The New Alcoa: It’s DJIA Drama-Queen, JPMorgan
JPMorgan Chase (JPM) auditioned for the job of “earnings season pacesetter” today by becoming the first among Dow Jones Industrial Index components to announce results since long-time leadoff hitter Alcoa (AA) was dropped from the Industrials last month, along with Hewlett-Packard (HPQ) and Bank of America (BAC).
Alcoa has long reported results first in earnings season, but it was also something of an industrial bellwether, with its aluminum working its way into countless manufactured products.

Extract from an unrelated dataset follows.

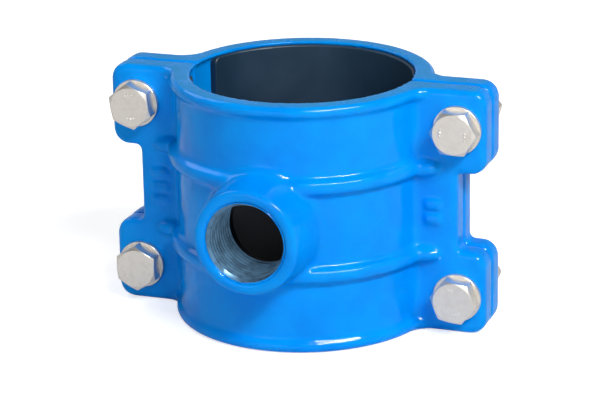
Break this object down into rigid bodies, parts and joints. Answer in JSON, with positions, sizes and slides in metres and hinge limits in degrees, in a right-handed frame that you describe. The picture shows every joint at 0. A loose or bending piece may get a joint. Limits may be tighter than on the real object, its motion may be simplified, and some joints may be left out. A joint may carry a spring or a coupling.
{
  "type": "tapping saddle",
  "caption": "Blue ductile iron half shells bolted round a pipe, rubber lined, with a conical threaded branch outlet on the front.",
  "frame": {"origin": "where the pipe's axis crosses the outlet's axis, at mid height", "axes": "+Z along the pipe, upright as it stands; -Y out of the threaded outlet; +X to the right along the flanges"},
  "size_m": [0.162, 0.126, 0.103],
  "materials": {
    "blue_coating": "thick glossy fusion-bonded epoxy coating",
    "rubber": "matte",
    "stainless_steel": "satin"
  },
  "bodies": {
    "front": {"front_half": "blue_coating", "front_liner": "rubber", "head_washer_upper_left": "stainless_steel", "head_washer_upper_right": "stainless_steel", "head_washer_lower_left": "stainless_steel", "head_washer_lower_right": "stainless_steel"},
    "rear": {"rear_half": "blue_coating", "rear_liner": "rubber", "nut_washer_upper_left": "stainless_steel", "nut_washer_upper_right": "stainless_steel", "nut_washer_lower_left": "stainless_steel", "nut_washer_lower_right": "stainless_steel", "nut_upper_left": "stainless_steel", "nut_upper_right": "stainless_steel", "nut_lower_left": "stainless_steel", "nut_lower_right": "stainless_steel"},
    "bolt_upper_left": {"bolt_upper_left": "stainless_steel"},
    "bolt_upper_right": {"bolt_upper_right": "stainless_steel"},
    "bolt_lower_left": {"bolt_lower_left": "stainless_steel"},
    "bolt_lower_right": {"bolt_lower_right": "stainless_steel"}
  },
  "joints": [
    {"name": "rear_half_slide", "type": "slide", "parent": "front", "child": "rear", "axis": [0, 1, 0], "range_m": [0, 0.009]},
    {"name": "bolt_turn_upper_left", "type": "hinge", "parent": "front", "child": "bolt_upper_left", "pos_m": [-0.0695, -0.013, 0.0355], "axis": [0, -1, 0], "range_deg": [0, 2160]},
    {"name": "bolt_turn_upper_right", "type": "hinge", "parent": "front", "child": "bolt_upper_right", "pos_m": [0.0695, -0.013, 0.0355], "axis": [0, -1, 0], "range_deg": [0, 2160]},
    {"name": "bolt_turn_lower_left", "type": "hinge", "parent": "front", "child": "bolt_lower_left", "pos_m": [-0.0695, -0.013, -0.0355], "axis": [0, -1, 0], "range_deg": [0, 2160]},
    {"name": "bolt_turn_lower_right", "type": "hinge", "parent": "front", "child": "bolt_lower_right", "pos_m": [0.0695, -0.013, -0.0355], "axis": [0, -1, 0], "range_deg": [0, 2160]}
  ],
  "couplings": [
    {"joint": "bolt_turn_upper_left", "follows": "rear_half_slide", "rad_per_m": 4188.8},
    {"joint": "bolt_turn_upper_right", "follows": "rear_half_slide", "rad_per_m": 4188.8},
    {"joint": "bolt_turn_lower_left", "follows": "rear_half_slide", "rad_per_m": 4188.8},
    {"joint": "bolt_turn_lower_right", "follows": "rear_half_slide", "rad_per_m": 4188.8}
  ]
}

As the economy has evolved in recent years, though, with fast-talking and fast-stepping, much of it in the financial sector, replacing the making of stuff, perhaps handing the baton to JPMorgan is past due.

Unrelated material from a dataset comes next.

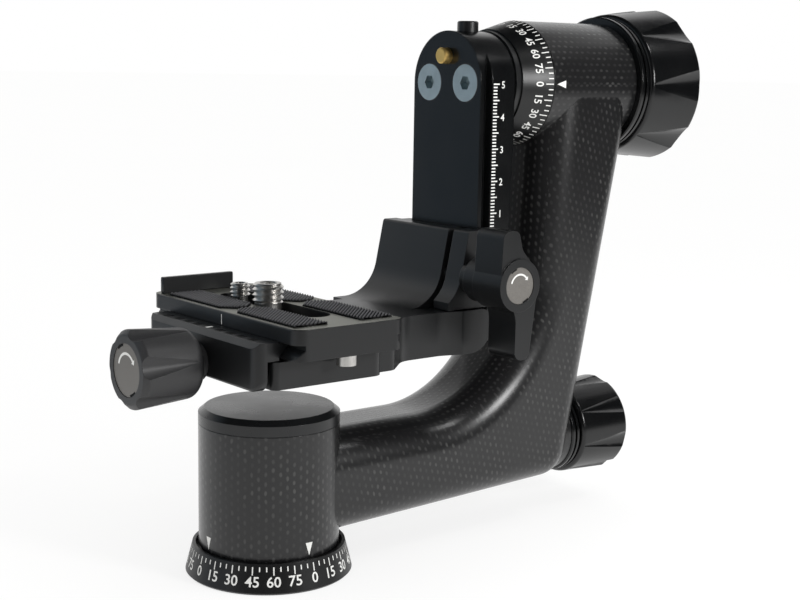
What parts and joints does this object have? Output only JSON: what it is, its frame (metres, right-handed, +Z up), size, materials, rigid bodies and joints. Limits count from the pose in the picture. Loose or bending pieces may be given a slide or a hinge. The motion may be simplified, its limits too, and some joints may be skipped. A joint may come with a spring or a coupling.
{
  "type": "gimbal tripod head",
  "caption": "Side-mount gimbal tripod head with an L-shaped carbon arm, a graduated swing arm, a height-adjustable quick-release platform and fluted lock knobs.",
  "frame": {"origin": "centre of the base's bottom face, on the pan axis", "axes": "+Z up along the pan axis; +X along the tilt axis, from the swing arm towards the lock knobs"},
  "size_m": [0.2066, 0.0825, 0.1704],
  "materials": {
    "black_anodised": "satin black anodised aluminium",
    "carbon_twill": "satin clear coat over carbon twill",
    "zinc_steel": "zinc plated",
    "black_steel": "black oxide",
    "plain_steel": "turned",
    "plain_aluminium": "turned",
    "brass": "turned",
    "bronze": "sintered bronze",
    "acetal": "turned acetal",
    "grey_cap": "satin grey",
    "pad_rubber": "ribbed rubber"
  },
  "bodies": {
    "base": {"base_ring": "black_anodised", "base_spindle": "plain_aluminium", "tripod_bush": "plain_steel", "base_ring_screws": "black_steel", "pan_thrust_washer": "acetal", "pan_retainer_washer": "black_steel", "pan_retainer_screw": "black_steel"},
    "arm": {"carbon_arm": "carbon_twill", "pan_sleeve": "plain_aluminium", "hub_cap": "black_anodised", "pan_bush_lower": "bronze", "pan_bush_upper": "bronze", "pan_knob_collar": "black_anodised", "pan_rod_bush": "bronze", "tilt_sleeve": "plain_aluminium", "tilt_bush_front": "bronze", "tilt_bush_rear": "bronze", "tilt_thrust_washer": "acetal", "tilt_knob_collar": "black_anodised"},
    "pan_knob": {"pan_lock_knob": "black_anodised", "pan_knob_insert": "brass", "pan_knob_cap": "grey_cap"},
    "pan_brake": {"pan_brake_rod": "plain_steel", "pan_brake_shoe": "brass"},
    "tilt_knob": {"tilt_lock_knob": "black_anodised", "tilt_knob_insert": "brass", "tilt_knob_cap": "grey_cap"},
    "tilt_brake": {"tilt_pressure_plate": "plain_steel"},
    "swing": {"swing_arm": "black_anodised", "tilt_scale_ring": "black_anodised", "tilt_spacer_disc": "black_anodised", "tilt_spindle": "plain_aluminium", "swing_arm_screws": "zinc_steel", "tilt_friction_disc": "acetal", "tilt_spindle_nut": "plain_steel"},
    "button": {"release_button": "black_anodised"},
    "stop": {"stop_pin": "brass"},
    "platform": {"platform_bracket": "black_anodised"},
    "rail_clamp": {"rail_jaw": "black_anodised"},
    "lever": {"rail_lever": "black_anodised", "rail_lever_cap": "grey_cap", "rail_lever_screw": "black_steel"},
    "plate_clamp": {"qr_jaw": "black_anodised", "qr_guide_pins": "plain_steel"},
    "clamp_knob": {"qr_knob": "black_anodised", "qr_knob_cap": "grey_cap", "qr_clamp_screw": "black_steel"},
    "plate": {"quick_release_plate": "black_anodised", "plate_pads": "pad_rubber", "plate_lip": "black_anodised", "plate_stop_screws": "zinc_steel"},
    "large_screw": {"camera_screw_large": "zinc_steel"},
    "small_screw": {"camera_screw_small": "zinc_steel"}
  },
  "joints": [
    {"name": "pan", "type": "hinge", "parent": "base", "child": "arm", "pos_m": [0, 0, 0.026], "axis": [0, 0, 1], "continuous": true},
    {"name": "pan_lock", "type": "hinge", "parent": "arm", "child": "pan_knob", "pos_m": [0.128, 0, 0.026], "axis": [1, 0, 0], "range_deg": [-72, 180]},
    {"name": "pan_brake_slide", "type": "slide", "parent": "arm", "child": "pan_brake", "axis": [1, 0, 0], "range_m": [-0.00025, 0.000625]},
    {"name": "tilt_lock", "type": "hinge", "parent": "arm", "child": "tilt_knob", "pos_m": [0.148, 0, 0.145], "axis": [1, 0, 0], "range_deg": [-72, 180]},
    {"name": "tilt_brake_slide", "type": "slide", "parent": "arm", "child": "tilt_brake", "axis": [1, 0, 0], "range_m": [-0.00025, 0.000625]},
    {"name": "tilt", "type": "hinge", "parent": "arm", "child": "swing", "pos_m": [0.09, 0, 0.145], "axis": [1, 0, 0], "continuous": true},
    {"name": "release", "type": "slide", "parent": "swing", "child": "button", "axis": [0, 0, -1], "range_m": [0, 0.003], "stiffness_N_per_m": 500, "springref_m": -0.001},
    {"name": "stop_pin_slide", "type": "slide", "parent": "swing", "child": "stop", "axis": [1, 0, 0], "range_m": [0, 0.003]},
    {"name": "height", "type": "slide", "parent": "swing", "child": "platform", "axis": [0, 0, 1], "range_m": [-0.0056, 0.045]},
    {"name": "rail_clamp_slide", "type": "slide", "parent": "platform", "child": "rail_clamp", "axis": [0, -1, 0], "range_m": [0, 0.001]},
    {"name": "rail_lever_turn", "type": "hinge", "parent": "rail_clamp", "child": "lever", "pos_m": [0.0613, -0.03, 0.086], "axis": [0, -1, 0], "range_deg": [0, 360]},
    {"name": "plate_clamp_slide", "type": "slide", "parent": "platform", "child": "plate_clamp", "axis": [-1, 0, 0], "range_m": [0, 0.004]},
    {"name": "clamp_knob_turn", "type": "hinge", "parent": "plate_clamp", "child": "clamp_knob", "pos_m": [-0.037, 0, 0.066], "axis": [-1, 0, 0], "range_deg": [0, 1440]},
    {"name": "plate_slide", "type": "slide", "parent": "platform", "child": "plate", "axis": [0, 1, 0], "range_m": [-0.0025, 0.0018]},
    {"name": "large_screw_turn", "type": "hinge", "parent": "plate", "child": "large_screw", "pos_m": [0.0021, 0.004, 0.078], "axis": [0, 0, 1], "continuous": true},
    {"name": "small_screw_turn", "type": "hinge", "parent": "plate", "child": "small_screw", "pos_m": [0.0021, 0.0195, 0.078], "axis": [0, 0, 1], "continuous": true}
  ],
  "couplings": [
    {"joint": "pan_lock", "follows": "pan_brake_slide", "rad_per_m": 5026.5},
    {"joint": "tilt_lock", "follows": "tilt_brake_slide", "rad_per_m": 5026.5},
    {"joint": "stop_pin_slide", "follows": "release", "ratio": 1},
    {"joint": "rail_lever_turn", "follows": "rail_clamp_slide", "rad_per_m": 6283.2},
    {"joint": "clamp_knob_turn", "follows": "plate_clamp_slide", "rad_per_m": 6283.2}
  ]
}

JPMorgan’s third-quarter report, a $380 million loss vs. a year-ago profit of $5.7 billion, was dominated by some $9 billion in legal costs, the result of defending itself against a half dozen fraud charges. Living close to the line, one might argue, has become the national avocation. Coverage of the missteps at JPMorgan has been exhaustive, with scoundrels, scapegoats and one very-teflon CEO.
And yet, year-to-date, the Jamie Dimon show has narrowly beaten the Dow and the broader S&P 500. As they say, as long as they spell my name correctly.
Others have taken a more data-centric approach to suggesting a new earnings season standard bearer. Bloomberg Businessweek, listing company sales and their correlation to U.S. GDP, found Johnson & Johnson (JNJ), McDonald’s (MCD) and Wal-Mart (WMT) most closely mirroring economic activity. We like Wal-Mart of the three because it has also led the way in fast-stepping, with a bribery scandal in Mexico and various litigated complaints from its workers over the years as the big retailer sought to find out just how much can be gotten from its employees.
The correlation between JPMorgan revenue and GDP is far looser – it ranks 25th out of the Dow 30 – so the big bank has to win its standard-bearer role on style points. Let's consider: the bank’s pre-2007 mortgage-backed securities sales helped both build the bubble and burst it; it received a fluffy government bailout like its banking brethren in the wake of the financial crisis it helped create; and Jamie Dimon, after waiting a respectful interval, then went on the offensive against post-crisis efforts to beef up banking regulation.
Poor guy, he was barely clearing his throat on that topic when he was interrupted by one of his own employees, known as the London Whale, who dropped a multi-billion trading loss on the boss’s desk. Talk about bad timing.
JPMorgan’s board beat back talk of stripping Dimon of the chairman’s title and, though slashing his 2012 pay, managed to slip the chastened executive $18.7 million in all. The hell with GDP-correlation: let’s celebrate drama.
Dee Gill, a senior contributing editor at YCharts, is a former foreign correspondent for AP-Dow Jones News in London, where she covered the U.K. equities market and economic indicators. She has written for The New York Times, The Wall Street Journal, The Economist and Time magazine. She can be reached at firstname.lastname@example.org. Read the RIABiz profile of YCharts. You can also request a demonstration of YCharts Platinum.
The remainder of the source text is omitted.